NSW-based wave energy developer Oceanlinx has applied to the Essential Services Commission (ESC) for a licence to generate electricity from the ocean swell off the south-east coast of South Australia, marking the state’s first such application. ABC News reports that Oceanlinx plans to use the motion of the waves to push air through an underwater turbine, thus generating electricity which will be sold to local electricity suppliers. The ESC says the wave energy converter would be connected to the 11-kilovolt distribution grid by a sub-sea cable.
Oceanlinx last week confirmed that construction of the $7 million wave energy installation had begun, and would hopefully be completed by the end of the year. Once built, the 20 square metre concrete unit would be located 4km off the coast of Port MacDonnell, and was expected to generate enough electricity to power 1,000 homes. Oceanlinx said work was underway on the laying of cables, but that the over-sea transport of the wave power unit from Adelaide – by tug boat – would happen sometime in October, calm weather permitting.

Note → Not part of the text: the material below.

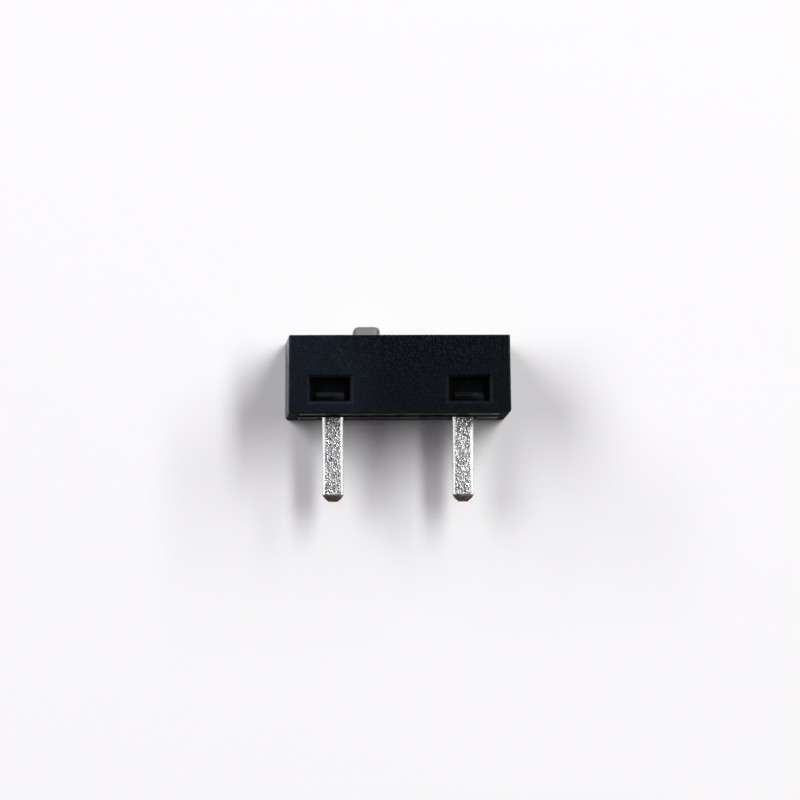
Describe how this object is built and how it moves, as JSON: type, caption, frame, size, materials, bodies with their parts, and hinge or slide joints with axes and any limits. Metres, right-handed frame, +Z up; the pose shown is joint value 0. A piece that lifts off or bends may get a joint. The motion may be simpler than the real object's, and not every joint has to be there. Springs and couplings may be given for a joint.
{
  "type": "waterproof switch",
  "caption": "Sealed subminiature snap-action switch: black snap-together housing, grey push button on its long roof, flat solder pins below for a circuit board.",
  "frame": {"origin": "on the plane of the seating rib, midway between the two pins", "axes": "+X along the long side, towards the open-contact pin; +Y across the thickness, towards a large face; +Z up, out of the button; the pins point to -Z"},
  "size_m": [0.0128, 0.0058, 0.01],
  "materials": {
    "black_shell": "fine eroded moulding texture, glass-filled, blue-black",
    "black_base": "smooth moulded, satin black",
    "grey_button": "smooth moulded, mid grey",
    "tinned_brass": "bright tin plate over stamped brass, bare metal at the cut tips",
    "spring_bronze": "rolled spring strip",
    "silver": "polished silver alloy",
    "zinc_steel": "zinc-plated sheet",
    "black_resin": "cured epoxy, slightly sunken",
    "red_silicone": "moulded silicone rubber",
    "dark_rubber": "moulded rubber"
  },
  "bodies": {
    "housing": {"cover": "black_shell", "base": "black_base", "perimeter_gasket": "dark_rubber", "common_terminal": "tinned_brass", "open_terminal": "tinned_brass", "rest_stop": "tinned_brass", "fixed_contact": "silver", "common_seal": "black_resin", "open_seal": "black_resin", "plunger_boot": "red_silicone", "boot_retainer": "zinc_steel"},
    "button": {"plunger": "grey_button"},
    "blade": {"snap_blade": "spring_bronze", "moving_contact": "silver"}
  },
  "joints": [
    {"name": "button_press", "type": "slide", "parent": "housing", "child": "button", "axis": [0, 0, -1], "range_m": [0, 0.0004], "stiffness_N_per_m": 2000, "springref_m": -0.0002, "deforming": ["plunger_boot"]},
    {"name": "blade_snap", "type": "hinge", "parent": "housing", "child": "blade", "pos_m": [-0.00445, 0, 0.00274], "axis": [0, 1, 0], "range_deg": [0, 3.4]}
  ],
  "couplings": [
    {"joint": "blade_snap", "follows": "button_press", "rad_per_m": 145}
  ]
}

“Once we start towing the unit to Port MacDonnell, that has to be during a period of reasonably quiet weather because anything of that size in tow, we obviously have to select the weather and ensure that we pick the best window for smooth operation,” Ali Baghaei CEO of Oceanlinx told ABC News. The Oceanlinx application will now be assessed, with public comment taken until October 7.
In other news…
Germany has achieved a world first, using wind energy to produce hydrogen on an industrial scale, to supply the country’s natural gas grid. E.ON says its P2G unit in Falkenhagen in eastern Germany, operated in a partnership with Swissgas, has a 2MW capacity and can pump out 360 cubic meters of hydrogen every hour. GreenTech Media reports that the Falkenhagen facility is essentially a clever new way to store wind power: “Instead of turning off the turbines at a nearby wind farm when demand is low… or using the power to move water up a hill … or charge a battery (expensive), or try to find a buyer for the power far away (requiring costly transmission), the power is used to turn water into hydrogen by electrolysis. The hydrogen is then shot straight into the area’s natural gas system, displacing a fossil fuel.”

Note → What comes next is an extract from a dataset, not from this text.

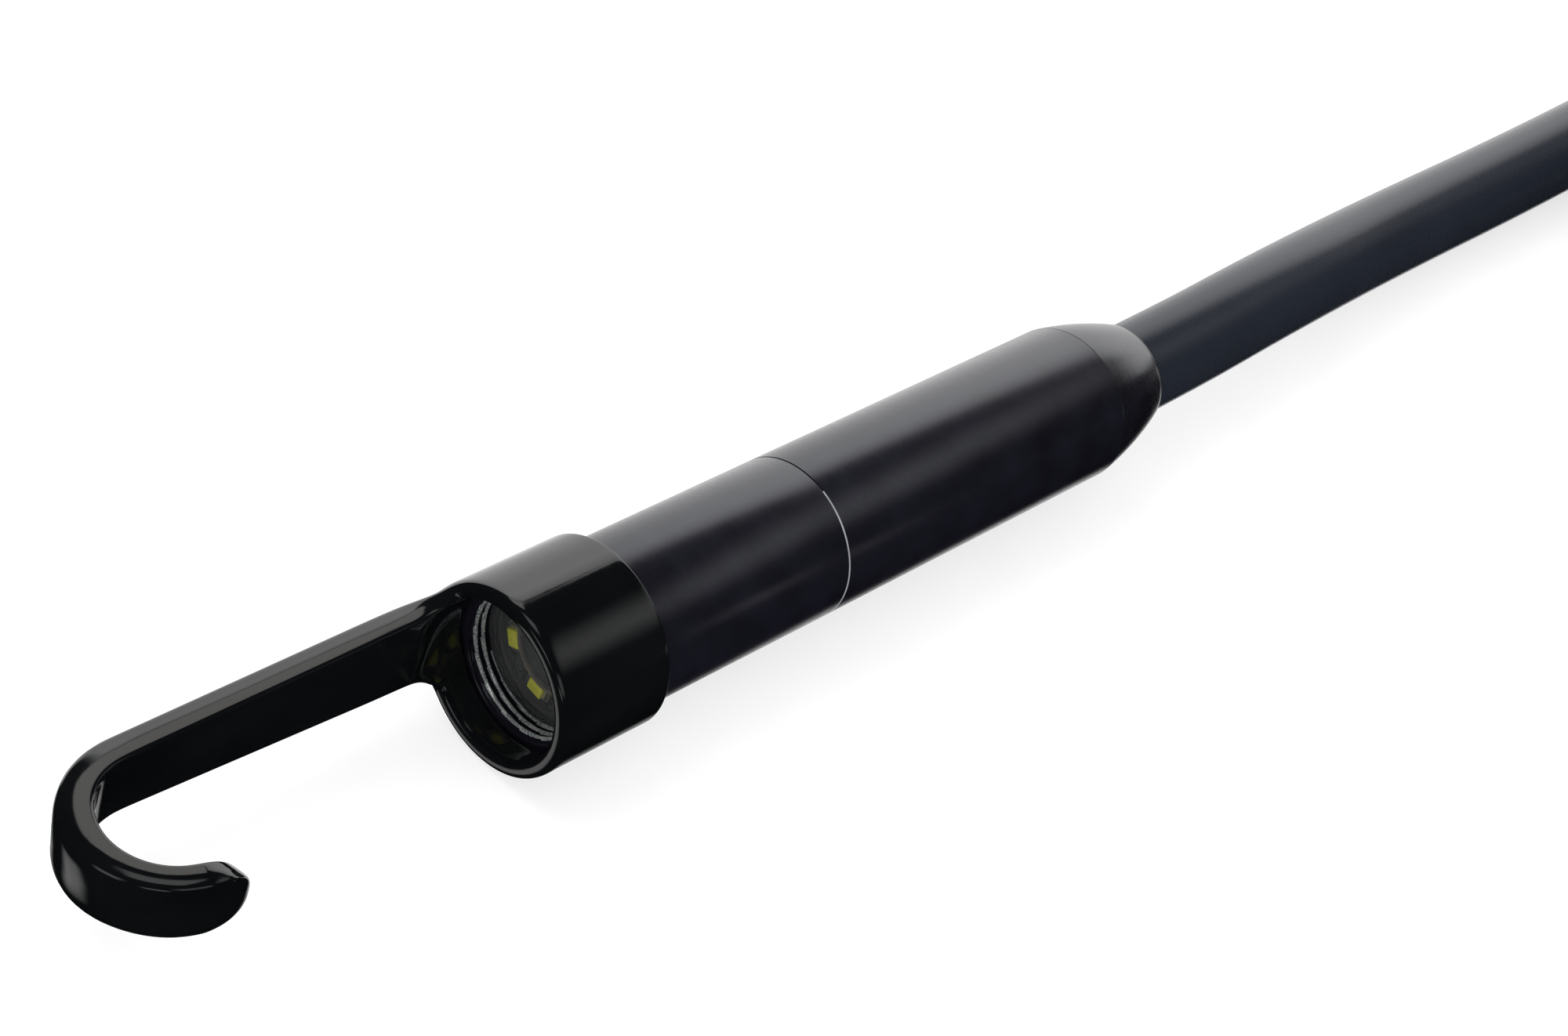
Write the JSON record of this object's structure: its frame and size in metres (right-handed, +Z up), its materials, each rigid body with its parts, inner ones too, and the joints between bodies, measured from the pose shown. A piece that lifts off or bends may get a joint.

And in South Africa, the 75MW Kalkbult solar plant in the Northern Cape Province has become the first PV project under the nation’s renewable energy program to be connected to the grid. PV Tech reports that the project, developed by Norway-based Scatec Solar, was completed three months ahead of schedule, becoming the first of the 18 such projects of the Renewable Energy Independent Power Producers Procurement Program (REIPPP) to go online. It will deliver 135 million kWh of power to the grid a year, via a 20-year power purchase agreement with national utility Eskom. Bidding for the 400MW third round of the REIPPPP closed last month. Up to 3GW of bids are expected for the available PV capacity.